**Written exercise:** Emit the entire listing verbatim.

**Available data:**
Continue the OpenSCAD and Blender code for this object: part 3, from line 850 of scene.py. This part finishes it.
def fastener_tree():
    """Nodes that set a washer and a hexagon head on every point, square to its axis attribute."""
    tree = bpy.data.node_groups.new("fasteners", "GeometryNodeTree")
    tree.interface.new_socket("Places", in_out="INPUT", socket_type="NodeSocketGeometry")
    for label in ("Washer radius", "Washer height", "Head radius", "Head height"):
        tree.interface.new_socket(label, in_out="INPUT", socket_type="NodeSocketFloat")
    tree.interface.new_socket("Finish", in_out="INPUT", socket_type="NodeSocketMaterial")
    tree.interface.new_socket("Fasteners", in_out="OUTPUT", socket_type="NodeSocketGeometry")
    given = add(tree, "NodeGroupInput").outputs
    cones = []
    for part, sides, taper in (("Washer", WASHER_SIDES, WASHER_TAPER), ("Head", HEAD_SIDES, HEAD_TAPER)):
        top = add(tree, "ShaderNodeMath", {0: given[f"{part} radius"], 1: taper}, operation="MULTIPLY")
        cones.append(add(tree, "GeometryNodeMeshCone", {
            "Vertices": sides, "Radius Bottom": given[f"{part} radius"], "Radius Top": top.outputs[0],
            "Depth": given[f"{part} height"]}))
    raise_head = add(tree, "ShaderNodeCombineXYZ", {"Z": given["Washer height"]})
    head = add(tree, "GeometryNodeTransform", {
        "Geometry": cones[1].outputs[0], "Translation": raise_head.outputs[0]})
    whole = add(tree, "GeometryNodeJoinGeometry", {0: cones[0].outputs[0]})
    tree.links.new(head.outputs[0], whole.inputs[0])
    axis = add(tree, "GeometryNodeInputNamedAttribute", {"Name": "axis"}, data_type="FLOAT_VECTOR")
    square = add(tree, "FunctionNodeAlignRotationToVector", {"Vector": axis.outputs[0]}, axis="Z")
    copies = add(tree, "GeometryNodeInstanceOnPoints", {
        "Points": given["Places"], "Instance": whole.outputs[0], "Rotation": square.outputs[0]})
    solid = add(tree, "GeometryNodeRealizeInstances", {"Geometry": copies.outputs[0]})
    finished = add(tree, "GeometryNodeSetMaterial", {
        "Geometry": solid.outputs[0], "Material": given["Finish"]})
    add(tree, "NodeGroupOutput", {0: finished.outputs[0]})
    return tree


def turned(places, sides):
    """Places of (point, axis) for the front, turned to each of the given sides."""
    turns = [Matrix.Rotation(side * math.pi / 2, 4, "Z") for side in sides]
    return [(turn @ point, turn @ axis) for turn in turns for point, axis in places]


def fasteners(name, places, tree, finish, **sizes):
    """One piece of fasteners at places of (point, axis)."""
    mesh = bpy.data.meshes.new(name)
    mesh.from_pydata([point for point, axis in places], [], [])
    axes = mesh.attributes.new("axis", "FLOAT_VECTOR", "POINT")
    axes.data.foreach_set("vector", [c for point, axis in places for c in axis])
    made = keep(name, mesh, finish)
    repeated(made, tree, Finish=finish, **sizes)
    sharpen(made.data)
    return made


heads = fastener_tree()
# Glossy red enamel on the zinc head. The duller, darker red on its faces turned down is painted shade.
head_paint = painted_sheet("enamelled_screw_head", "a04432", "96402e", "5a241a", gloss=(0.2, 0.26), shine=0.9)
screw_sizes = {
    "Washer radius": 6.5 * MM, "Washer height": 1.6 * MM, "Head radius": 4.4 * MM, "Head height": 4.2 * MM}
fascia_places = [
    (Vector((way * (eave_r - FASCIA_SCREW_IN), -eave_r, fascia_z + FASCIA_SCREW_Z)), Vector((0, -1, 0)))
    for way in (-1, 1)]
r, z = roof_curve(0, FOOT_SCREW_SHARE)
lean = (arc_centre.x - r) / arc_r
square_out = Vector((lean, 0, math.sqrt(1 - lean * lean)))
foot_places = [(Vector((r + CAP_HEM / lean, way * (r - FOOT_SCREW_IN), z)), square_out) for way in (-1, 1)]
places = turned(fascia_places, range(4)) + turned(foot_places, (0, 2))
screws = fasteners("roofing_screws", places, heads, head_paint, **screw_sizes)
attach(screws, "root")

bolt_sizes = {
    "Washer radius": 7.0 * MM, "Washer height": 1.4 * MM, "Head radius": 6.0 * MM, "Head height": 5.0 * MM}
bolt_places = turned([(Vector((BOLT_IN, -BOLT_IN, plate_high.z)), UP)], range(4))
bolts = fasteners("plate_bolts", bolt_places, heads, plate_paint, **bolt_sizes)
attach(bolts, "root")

**Solution to this task:**
Continue the OpenSCAD and Blender code for this object: part 3, from line 850 of scene.py. This part finishes it.
def fastener_tree():
    """Nodes that set a washer and a hexagon head on every point, square to its axis attribute."""
    tree = bpy.data.node_groups.new("fasteners", "GeometryNodeTree")
    tree.interface.new_socket("Places", in_out="INPUT", socket_type="NodeSocketGeometry")
    for label in ("Washer radius", "Washer height", "Head radius", "Head height"):
        tree.interface.new_socket(label, in_out="INPUT", socket_type="NodeSocketFloat")
    tree.interface.new_socket("Finish", in_out="INPUT", socket_type="NodeSocketMaterial")
    tree.interface.new_socket("Fasteners", in_out="OUTPUT", socket_type="NodeSocketGeometry")
    given = add(tree, "NodeGroupInput").outputs
    cones = []
    for part, sides, taper in (("Washer", WASHER_SIDES, WASHER_TAPER), ("Head", HEAD_SIDES, HEAD_TAPER)):
        top = add(tree, "ShaderNodeMath", {0: given[f"{part} radius"], 1: taper}, operation="MULTIPLY")
        cones.append(add(tree, "GeometryNodeMeshCone", {
            "Vertices": sides, "Radius Bottom": given[f"{part} radius"], "Radius Top": top.outputs[0],
            "Depth": given[f"{part} height"]}))
    raise_head = add(tree, "ShaderNodeCombineXYZ", {"Z": given["Washer height"]})
    head = add(tree, "GeometryNodeTransform", {
        "Geometry": cones[1].outputs[0], "Translation": raise_head.outputs[0]})
    whole = add(tree, "GeometryNodeJoinGeometry", {0: cones[0].outputs[0]})
    tree.links.new(head.outputs[0], whole.inputs[0])
    axis = add(tree, "GeometryNodeInputNamedAttribute", {"Name": "axis"}, data_type="FLOAT_VECTOR")
    square = add(tree, "FunctionNodeAlignRotationToVector", {"Vector": axis.outputs[0]}, axis="Z")
    copies = add(tree, "GeometryNodeInstanceOnPoints", {
        "Points": given["Places"], "Instance": whole.outputs[0], "Rotation": square.outputs[0]})
    solid = add(tree, "GeometryNodeRealizeInstances", {"Geometry": copies.outputs[0]})
    finished = add(tree, "GeometryNodeSetMaterial", {
        "Geometry": solid.outputs[0], "Material": given["Finish"]})
    add(tree, "NodeGroupOutput", {0: finished.outputs[0]})
    return tree


def turned(places, sides):
    """Places of (point, axis) for the front, turned to each of the given sides."""
    turns = [Matrix.Rotation(side * math.pi / 2, 4, "Z") for side in sides]
    return [(turn @ point, turn @ axis) for turn in turns for point, axis in places]


def fasteners(name, places, tree, finish, **sizes):
    """One piece of fasteners at places of (point, axis)."""
    mesh = bpy.data.meshes.new(name)
    mesh.from_pydata([point for point, axis in places], [], [])
    axes = mesh.attributes.new("axis", "FLOAT_VECTOR", "POINT")
    axes.data.foreach_set("vector", [c for point, axis in places for c in axis])
    made = keep(name, mesh, finish)
    repeated(made, tree, Finish=finish, **sizes)
    sharpen(made.data)
    return made


heads = fastener_tree()
# Glossy red enamel on the zinc head. The duller, darker red on its faces turned down is painted shade.
head_paint = painted_sheet("enamelled_screw_head", "a04432", "96402e", "5a241a", gloss=(0.2, 0.26), shine=0.9)
screw_sizes = {
    "Washer radius": 6.5 * MM, "Washer height": 1.6 * MM, "Head radius": 4.4 * MM, "Head height": 4.2 * MM}
fascia_places = [
    (Vector((way * (eave_r - FASCIA_SCREW_IN), -eave_r, fascia_z + FASCIA_SCREW_Z)), Vector((0, -1, 0)))
    for way in (-1, 1)]
r, z = roof_curve(0, FOOT_SCREW_SHARE)
lean = (arc_centre.x - r) / arc_r
square_out = Vector((lean, 0, math.sqrt(1 - lean * lean)))
foot_places = [(Vector((r + CAP_HEM / lean, way * (r - FOOT_SCREW_IN), z)), square_out) for way in (-1, 1)]
places = turned(fascia_places, range(4)) + turned(foot_places, (0, 2))
screws = fasteners("roofing_screws", places, heads, head_paint, **screw_sizes)
attach(screws, "root")

bolt_sizes = {
    "Washer radius": 7.0 * MM, "Washer height": 1.4 * MM, "Head radius": 6.0 * MM, "Head height": 5.0 * MM}
bolt_places = turned([(Vector((BOLT_IN, -BOLT_IN, plate_high.z)), UP)], range(4))
bolts = fasteners("plate_bolts", bolt_places, heads, plate_paint, **bolt_sizes)
attach(bolts, "root")